_Work instructions:_ Do any lines in the data below contain "that"? If so, copy every one of them.

_Task input:_
_ _ _ _
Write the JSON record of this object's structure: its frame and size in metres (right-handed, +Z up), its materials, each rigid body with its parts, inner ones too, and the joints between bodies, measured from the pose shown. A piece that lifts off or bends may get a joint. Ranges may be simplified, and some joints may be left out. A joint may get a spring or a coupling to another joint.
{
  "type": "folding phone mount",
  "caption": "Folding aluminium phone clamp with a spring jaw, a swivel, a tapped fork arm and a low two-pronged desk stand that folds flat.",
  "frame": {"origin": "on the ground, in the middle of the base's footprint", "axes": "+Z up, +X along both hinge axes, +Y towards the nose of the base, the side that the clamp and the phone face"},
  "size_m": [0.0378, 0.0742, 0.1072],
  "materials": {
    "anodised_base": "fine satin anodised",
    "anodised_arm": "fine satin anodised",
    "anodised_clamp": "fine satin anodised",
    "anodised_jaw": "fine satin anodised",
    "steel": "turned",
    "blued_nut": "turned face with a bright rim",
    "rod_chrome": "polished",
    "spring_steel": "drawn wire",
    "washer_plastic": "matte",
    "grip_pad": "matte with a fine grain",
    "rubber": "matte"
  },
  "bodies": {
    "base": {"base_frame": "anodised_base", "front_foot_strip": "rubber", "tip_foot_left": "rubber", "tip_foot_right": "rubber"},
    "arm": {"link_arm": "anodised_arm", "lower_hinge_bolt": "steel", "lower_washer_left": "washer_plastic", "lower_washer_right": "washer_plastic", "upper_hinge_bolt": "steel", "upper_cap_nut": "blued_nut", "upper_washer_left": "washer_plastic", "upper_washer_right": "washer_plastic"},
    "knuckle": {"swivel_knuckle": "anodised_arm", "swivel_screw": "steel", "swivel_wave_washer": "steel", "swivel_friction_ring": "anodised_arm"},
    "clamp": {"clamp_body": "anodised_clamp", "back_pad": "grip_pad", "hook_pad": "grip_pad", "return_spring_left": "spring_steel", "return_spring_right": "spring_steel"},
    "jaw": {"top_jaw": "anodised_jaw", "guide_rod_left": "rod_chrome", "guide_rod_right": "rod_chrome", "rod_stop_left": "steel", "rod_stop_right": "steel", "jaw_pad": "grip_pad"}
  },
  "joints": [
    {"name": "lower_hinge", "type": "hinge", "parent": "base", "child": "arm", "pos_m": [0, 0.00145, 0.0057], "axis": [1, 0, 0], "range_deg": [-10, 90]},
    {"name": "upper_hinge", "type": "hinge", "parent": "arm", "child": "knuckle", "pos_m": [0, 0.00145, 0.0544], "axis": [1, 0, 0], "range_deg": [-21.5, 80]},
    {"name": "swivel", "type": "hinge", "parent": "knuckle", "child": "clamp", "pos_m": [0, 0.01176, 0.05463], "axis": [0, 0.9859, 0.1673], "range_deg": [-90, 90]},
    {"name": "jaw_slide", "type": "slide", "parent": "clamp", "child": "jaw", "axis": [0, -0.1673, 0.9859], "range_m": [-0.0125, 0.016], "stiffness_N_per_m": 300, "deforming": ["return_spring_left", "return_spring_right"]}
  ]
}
_ _ _ _
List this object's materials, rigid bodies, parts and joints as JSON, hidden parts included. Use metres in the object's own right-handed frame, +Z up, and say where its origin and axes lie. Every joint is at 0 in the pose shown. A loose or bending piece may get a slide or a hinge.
_ _ _ _
_Response:_
Write the JSON record of this object's structure: its frame and size in metres (right-handed, +Z up), its materials, each rigid body with its parts, inner ones too, and the joints between bodies, measured from the pose shown. A piece that lifts off or bends may get a joint. Ranges may be simplified, and some joints may be left out. A joint may get a spring or a coupling to another joint.
  "caption": "Folding aluminium phone clamp with a spring jaw, a swivel, a tapped fork arm and a low two-pronged desk stand that folds flat.",
  "frame": {"origin": "on the ground, in the middle of the base's footprint", "axes": "+Z up, +X along both hinge axes, +Y towards the nose of the base, the side that the clamp and the phone face"},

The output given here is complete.